Research has consistently demonstrated that a behavioral response “to an implicit or subconscious cue can be elicited despite [the individual being] unaware of the nature of the cue or even that the cue was presented” (Hull et al., 2002, p. 406). For example, many studies have observed that participant perceptions of an individual displaying an ambiguous expression or behavior are synonymous with the personality construct (i.e., happy or sad, hostile or kind, rudeness or politeness) that has been activated in a previous priming task. In all cases, the participants are unaware of the link between the memory-based, grammatical, or pattern recognition task that they have completed (which contains the primes) and the perception or behavior they are exhibiting.

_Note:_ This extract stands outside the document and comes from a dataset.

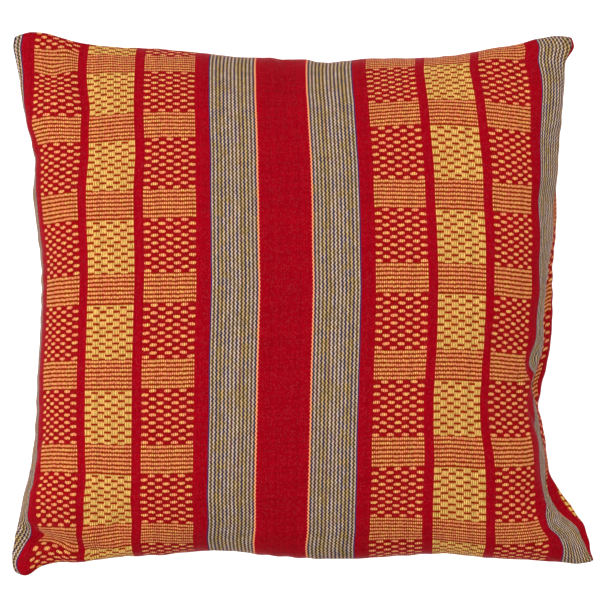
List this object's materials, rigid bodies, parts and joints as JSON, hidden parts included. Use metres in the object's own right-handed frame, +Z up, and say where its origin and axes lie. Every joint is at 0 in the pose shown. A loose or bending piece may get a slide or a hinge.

With regard to the motor behavior–sport context, priming has been utilized successfully to change or enhance both motor skill execution and exercise intensity. For example, researchers have demonstrated that exposing participants to elderly stereotype primes via a grammatical task reduced their walking speed on departure from the laboratory compared with their control counterparts.
Subliminal priming involves the brief presentation of a priming stimulus (the prime), which is immediately masked via the presentation of a second stimulus (e.g., a pattern or letters). The duration for which the prime is presented falls below a consciously perceptible threshold; John A. Bargh and colleagues noted that this is ~15 ms for primes located within central vision and up to ~90 ms as they move toward peripheral vision. Yet despite the prime being of insufficient length to enter conscious awareness, a cognitive behavioral response is still elicited.
Supraliminal priming is also known as conscious priming because the priming stimuli that are presented are detectable to the individual; they are presented explicitly within the task being completed. However, while the stimuli might be fully perceptible, the individual is not aware either of the association between the prime and target behavior or, in many cases, that something other than what is perceived to be the primary task is being assessed. The most commonly adopted supraliminal priming technique is the “scrambled sentence task.” This task requires participants to reorder a series of words to form a grammatically correct sentence. Participants are therefore exposed to the prime concept via the words that are embedded within the task.
In examining subliminal and supraliminal priming, however subtle or implicit researchers perceive the priming stimuli to be, it is imperative that participant perceptions of the experiment and the link between the prime and target behavior are assessed in order to determine whether they were consciously aware of the prime stimuli. While researchers strive to disguise prime presentation, it should also be noted that conscious recognition of primed items might not necessarily have an impact on test performance.
Behaviors elicited as a result of priming are directly associated with their content, although depending on the mental constructs that are activated and the judgment formation or encoding that takes place, researchers may observe assimilation or contrasting behavior or performance outcomes.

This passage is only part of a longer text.